Sleeping With The Snow Monkeys
On this trip, we were traveling from northern Japan and it made perfect sense to take a weekend break. We stayed at the traditional ryokan right there in the park, changing into yuukata and wooden sandals and enjoying the relaxing hot springs. We spent a very comfortable night on futon rolled out in a second story bedroom where the snow monkeys huddled together to spend the night outside on our windowsill. The ryokan has both indoor and outdoor onsen and we were amazed when some cheeky little monkeys climbed right on in with us as we soaked in the hot water, snow falling gently around us. This was a magical trip.

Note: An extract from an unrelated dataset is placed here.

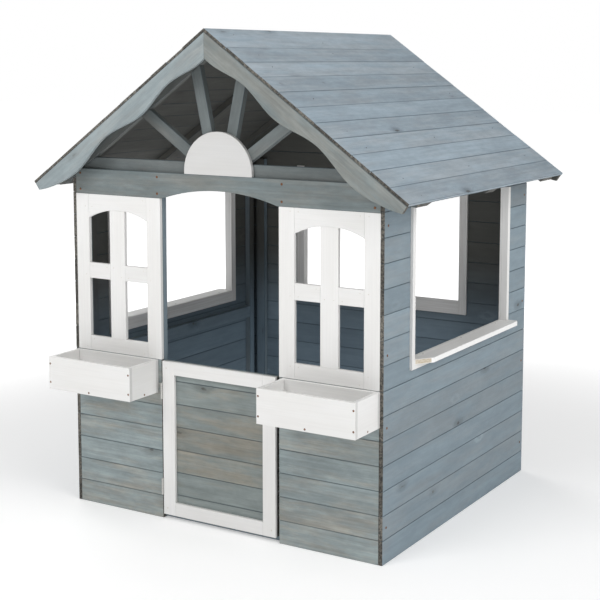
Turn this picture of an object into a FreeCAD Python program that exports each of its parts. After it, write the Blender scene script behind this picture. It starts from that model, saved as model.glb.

Travelers coming from Tokyo will need to plan at least one night for a snow monkey excursion. There are plenty of hotels in Nagano in a wide range of comfort and price. It’s a good idea to stay closer to the park, so consider staying in Yudanaka. Here you’ll be nearer the mountains and will find several traditional hotels, like Ryokan Hakura, with natural spring baths to chose from. For the skiers and boarders, why not mix the snow monkeys with a ski trip and stay right in front of the ski resort.
How To Get To The Snow Monkey Park
You can get to the Snow Monkey park from either Nagano or Yudanaka station via bus. From Nagano station, take the Shiga Kogen Express bus and get off at the Snow Monkey park bus stop. Or from Yudanaka station, take the regular Shiga Kogen bus and get off at thte Kanbayashi Onsen bus stop. From the bus stop, it is a 5 minute walk up to the trail head, and then another 30 minute walk along the well maintained path to the park entrance. Both buses are well marked at the stations, but don’t be afraid to ask a passerby, everyone will know that if you aren’t carrying skis then you must be going to the snow monkey park and they will be very helpful.
Finding the snow monkeys in Japan can be difficult as they are shy little animals. However, to even the odds, take a trip to the Snow Monkey Park Jigokudani where protection and habituation have created a haven where the Japanese macaque and people mingle freely.